++++ Supplied data ++++

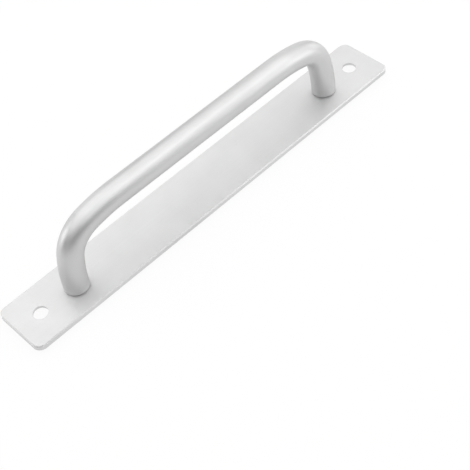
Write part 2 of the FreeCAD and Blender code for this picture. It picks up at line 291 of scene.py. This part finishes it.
# %% Make the aluminium
BEAD_DENT = 0.45  # mm; real dents are about 0.1 mm, too fine for this picture
DENT_RELIEF, DENT_STRENGTH = 0.02, 0.5  # mm, share
DIE_LINE = 0.7    # mm across one line
DIE_RUN = 90.0    # mm along one line
LINE_RELIEF, LINE_STRENGTH = 0.01, 0.25  # mm, share
CLOUD = 14.0      # mm, the slow change of tone over an anodised surface
GLOSS_RANGE = 0.02
PLATE_TONES, PLATE_ROUGHNESS = ("#d8d8d8", "#dcdcdc"), 0.58
BAR_TONES, BAR_ROUGHNESS = ("#cccccc", "#d0d0d0"), 0.45


def satin_anodise(tree, shader, place, tones, roughness):
    """Bead dents, die lines and clouds on a surface whose place is given in mm, X along the extrusion."""
    dents = marks(tree, place, BEAD_DENT, detail=3.0)
    along_die = (1 / DIE_RUN, 1 / DIE_LINE, 1 / DIE_LINE)
    stretched = add_node(tree, "ShaderNodeMapping", {"Vector": place, "Scale": along_die}).outputs[0]
    lines = marks(tree, stretched, 1.0, detail=2.0)
    clouds = marks(tree, place, CLOUD, detail=2.0)

    tint(tree, shader, spread(tree, clouds, 0.0, 1.0), tones)
    roughen(tree, shader, lines, roughness, GLOSS_RANGE)
    ridges = add_node(tree, "ShaderNodeBump", {"Height": lines, "Strength": LINE_STRENGTH,
                                               "Distance": LINE_RELIEF * MM})
    grain = add_node(tree, "ShaderNodeBump", {"Height": dents, "Strength": DENT_STRENGTH,
                                              "Distance": DENT_RELIEF * MM, "Normal": ridges.outputs[0]})
    tree.links.new(grain.outputs[0], shader.inputs["Normal"])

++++

## Written exercise
Repeat the listing in full, keeping every line exactly as it is.

## Response to the task
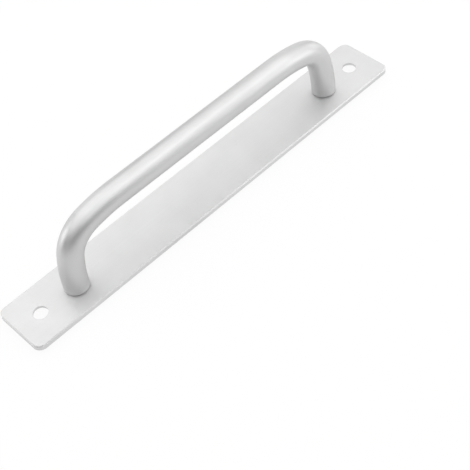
Write part 2 of the FreeCAD and Blender code for this picture. It picks up at line 291 of scene.py. This part finishes it.
# %% Make the aluminium
BEAD_DENT = 0.45  # mm; real dents are about 0.1 mm, too fine for this picture
DENT_RELIEF, DENT_STRENGTH = 0.02, 0.5  # mm, share
DIE_LINE = 0.7    # mm across one line
DIE_RUN = 90.0    # mm along one line
LINE_RELIEF, LINE_STRENGTH = 0.01, 0.25  # mm, share
CLOUD = 14.0      # mm, the slow change of tone over an anodised surface
GLOSS_RANGE = 0.02
PLATE_TONES, PLATE_ROUGHNESS = ("#d8d8d8", "#dcdcdc"), 0.58
BAR_TONES, BAR_ROUGHNESS = ("#cccccc", "#d0d0d0"), 0.45


def satin_anodise(tree, shader, place, tones, roughness):
    """Bead dents, die lines and clouds on a surface whose place is given in mm, X along the extrusion."""
    dents = marks(tree, place, BEAD_DENT, detail=3.0)
    along_die = (1 / DIE_RUN, 1 / DIE_LINE, 1 / DIE_LINE)
    stretched = add_node(tree, "ShaderNodeMapping", {"Vector": place, "Scale": along_die}).outputs[0]
    lines = marks(tree, stretched, 1.0, detail=2.0)
    clouds = marks(tree, place, CLOUD, detail=2.0)

    tint(tree, shader, spread(tree, clouds, 0.0, 1.0), tones)
    roughen(tree, shader, lines, roughness, GLOSS_RANGE)
    ridges = add_node(tree, "ShaderNodeBump", {"Height": lines, "Strength": LINE_STRENGTH,
                                               "Distance": LINE_RELIEF * MM})
    grain = add_node(tree, "ShaderNodeBump", {"Height": dents, "Strength": DENT_STRENGTH,
                                              "Distance": DENT_RELIEF * MM, "Normal": ridges.outputs[0]})
    tree.links.new(grain.outputs[0], shader.inputs["Normal"])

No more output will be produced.